## SHORT EXERCISE
Each line that holds the word "joints" counts once; give the total for the records below and nothing else.

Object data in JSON
━━━━

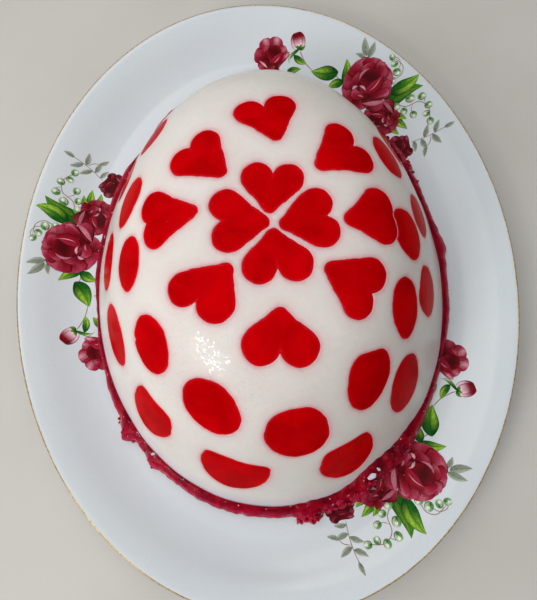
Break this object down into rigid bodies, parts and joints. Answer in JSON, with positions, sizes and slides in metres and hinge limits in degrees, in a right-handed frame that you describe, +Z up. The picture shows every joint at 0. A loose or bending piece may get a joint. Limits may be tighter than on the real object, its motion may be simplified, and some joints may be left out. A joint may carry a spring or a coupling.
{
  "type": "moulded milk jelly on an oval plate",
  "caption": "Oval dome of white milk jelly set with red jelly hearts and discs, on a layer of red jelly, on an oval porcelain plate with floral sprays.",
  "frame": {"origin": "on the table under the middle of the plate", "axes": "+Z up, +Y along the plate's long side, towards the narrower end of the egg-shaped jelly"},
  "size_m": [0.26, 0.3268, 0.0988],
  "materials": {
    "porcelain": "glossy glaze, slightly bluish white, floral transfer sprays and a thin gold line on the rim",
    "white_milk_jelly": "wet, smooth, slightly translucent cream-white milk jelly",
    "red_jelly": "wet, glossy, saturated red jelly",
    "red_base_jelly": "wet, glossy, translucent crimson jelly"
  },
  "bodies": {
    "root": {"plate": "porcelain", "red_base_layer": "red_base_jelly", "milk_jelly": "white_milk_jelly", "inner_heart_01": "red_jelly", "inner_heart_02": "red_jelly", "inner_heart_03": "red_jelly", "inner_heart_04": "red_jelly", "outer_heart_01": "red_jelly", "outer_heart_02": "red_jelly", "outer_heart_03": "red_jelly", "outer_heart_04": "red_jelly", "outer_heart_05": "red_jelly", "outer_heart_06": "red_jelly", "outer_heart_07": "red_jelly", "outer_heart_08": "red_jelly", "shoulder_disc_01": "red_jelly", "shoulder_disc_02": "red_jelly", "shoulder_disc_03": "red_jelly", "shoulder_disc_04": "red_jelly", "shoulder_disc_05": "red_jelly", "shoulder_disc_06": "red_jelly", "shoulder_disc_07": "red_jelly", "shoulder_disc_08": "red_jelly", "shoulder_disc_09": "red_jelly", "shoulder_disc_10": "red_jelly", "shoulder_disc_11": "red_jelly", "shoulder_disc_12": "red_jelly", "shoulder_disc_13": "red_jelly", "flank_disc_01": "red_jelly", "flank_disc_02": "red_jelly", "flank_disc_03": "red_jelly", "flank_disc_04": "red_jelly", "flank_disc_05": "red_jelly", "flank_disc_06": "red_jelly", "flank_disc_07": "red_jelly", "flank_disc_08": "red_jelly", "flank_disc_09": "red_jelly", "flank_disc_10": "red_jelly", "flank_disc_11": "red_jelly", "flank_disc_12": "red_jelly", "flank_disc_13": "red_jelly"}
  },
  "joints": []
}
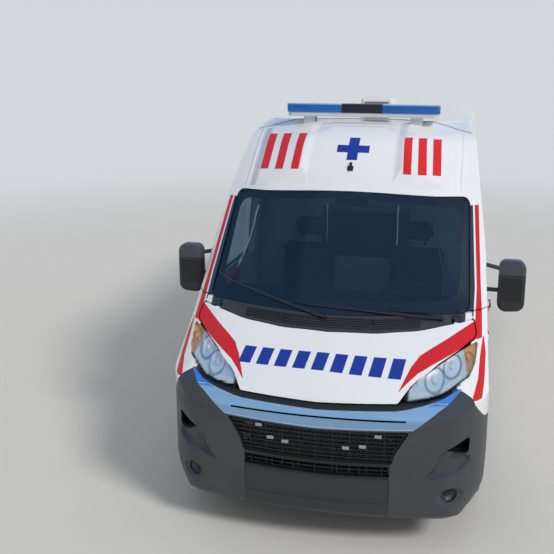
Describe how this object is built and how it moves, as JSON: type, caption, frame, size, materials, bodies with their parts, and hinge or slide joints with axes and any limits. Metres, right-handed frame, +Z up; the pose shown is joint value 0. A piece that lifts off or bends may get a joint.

━━━━

## ANSWER BELOW
3